En outre, la connaissance produite sous l’impulsion de l’instinct de curiosité désintéressée, que Veblen [1918c] désigne parfois par le terme de « connaissance ésotérique », tend à acquérir une nature institutionnelle. En d’autres termes, elle relève ordinairement « des habitudes de pensée établies et communes à la généralité des hommes » [1909, p. 239]. Comme toute institution, elle est soumise à la discipline du « complexe culturel », c’est-à-dire de la matrice institutionnelle, de la société dans laquelle elle émerge 50 . Ainsi, « les habitudes de pensée qui président à l’élaboration d’un système de connaissance sont telles qu’elles sont nourries par les événements les plus frappants de la vie, par la structure institutionnelle sous laquelle la communauté vit » 51 [1906a, p. 10]. Il s’ensuit que la connaissance désintéressée prend la forme de systèmes de représentation du monde propres à une société et une époque données. « Ce corps de connaissance variera de façon caractéristique d’une culture à l’autre, différant à la fois dans son contenu et du point de vue des canons de vérité et de réalité auxquels se fient ses experts. […] Il peut prendre la forme d’un système de croyances magiques ou religieuses, de mythologie, de théologie, de philosophie ou de science » 52 [1918c, p. 1]. Toutefois, la grande diversité des manifestations de la connaissance désintéressée ne doit pas masquer l’existence d’une continuité importante entre les croyances les plus reculées ou les plus exotiques et les théories scientifiques modernes.
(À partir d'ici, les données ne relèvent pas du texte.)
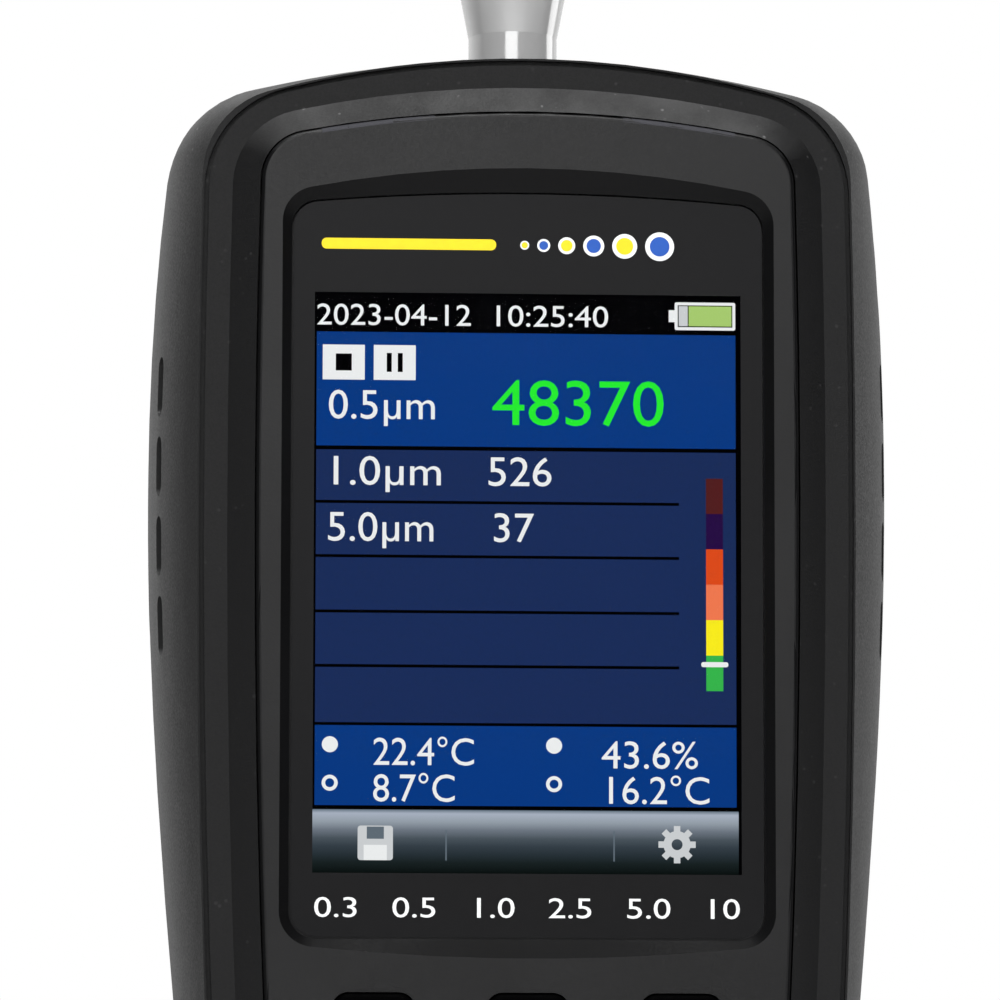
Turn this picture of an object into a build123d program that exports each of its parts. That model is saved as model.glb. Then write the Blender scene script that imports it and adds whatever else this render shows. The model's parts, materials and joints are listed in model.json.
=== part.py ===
"""Handheld airborne particle counter, standing upright on its flat base end.

Millimetres, +Z up along the instrument, front face towards -Y, origin at the middle of the footprint.
The housing is a rigid front and rear half joined at a seam plane, with a soft skin over the front half.
"""
import math
import os
from functools import cache

from build123d import *

os.makedirs("parts", exist_ok=True)

# ---------------------------------------------------------------- housing form
SEAM_Y = -6.5                 # plane where the two halves meet
FRONT_DEPTH = 20.1            # seam to the soft front rim
REAR_DEPTH = 35.0             # seam to the back of the head
GRIP_REAR_Y = 14.0            # back of the grip at its upper end
GRIP_REAR_LEAN = 1.5          # how much shallower the grip is at the base
GRIP_TOP_Z = 97.0             # where the grip's back starts to swell into the head
HEAD_BASE_Z = 130.0           # where the head's back becomes flat
BODY_TOP = 207.1
TOP_RADIUS = 140.0            # arch of the top at the seam
RIM_TOP_RADIUS = 95.0         # arch at the soft rim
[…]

En effet, « la recherche scientifique procède du même mobile général de la curiosité désintéressée que celui qui guidait les faiseurs de mythes sauvages, bien qu’elle fasse usage de concepts et de normes largement étrangers à l’habitude de pensée des faiseurs de mythes » 53 [1906a, p. 26]. Plus généralement, « la recherche fondamentale, telle qu’elle est couramment menée par les savants et les scientifiques de la civilisation occidentale, ne diffère pas, de façon générique, de la connaissance ésotérique fournie par [ses] spécialistes dans d’autres civilisations, en d’autres lieux et en d’autres temps. Elle mobilise le même champ général d’aptitudes et de capacités, satisfait le même champ de besoins humains et se développe par les mêmes propensions spontanées de la nature humaine » 54 [1918c, p. 3].

Notes
47.

« Men are by native gift actuated with an idle curiosity, – ‘idle’ in the sense that a knowledge of things is sought, apart from any ulterior use of the knowledge so gained ».

48.

« The idle curiosity takes effect only within the bounds of that metabolic margin of surplus energy that comes in evidence in all animal life, but that appears in larger proportions in the ‘higher’ animals and in an peculiarly obtrusive manner in the life of man ».

49.

Nous apporterons des précisions complémentaires sur le concept d’instinct de curiosité désintéressée infra chap. 5, 2.1.

50.

Il s’agit là d’une propriété fondamentale des « complexes culturels » en vertu de laquelle les institutions établies exercent un contrôle sur celles qui émergent dans la société (cf. infra chap. 6, 2.1.2.).

51.

« The habits of thought that rule in the working-out of a system of knowledge are such as are fostered by the more impressive affairs of life, by the institutional structure under which the community lives ».

52.

« This body of knowledge will vary characteristically from one culture to another, differing both in content and in respect of the canons of truth and reality relied on by its adepts. […] It may take shape as a system of magic or of religious beliefs, of mythology, theology, philosophy or science ».

53.

« Scientific inquiry proceeds on the same general motive of idle curiosity as guided the savage myth-makers, though it makes use of concepts and standards in great measure alien to the myth-makers’ habit of mind ».

54.

« The Higher Learning as currently cultivated by the scholars and scientists of the Western civilization differs not generically from the esoteric knowledge purveyed by specialists in other civilizations, elsewhere and in other times. It engages the same general range of aptitudes and capacities, meets the same range of human wants, and grows out of the same impulsive propensities of human nature ».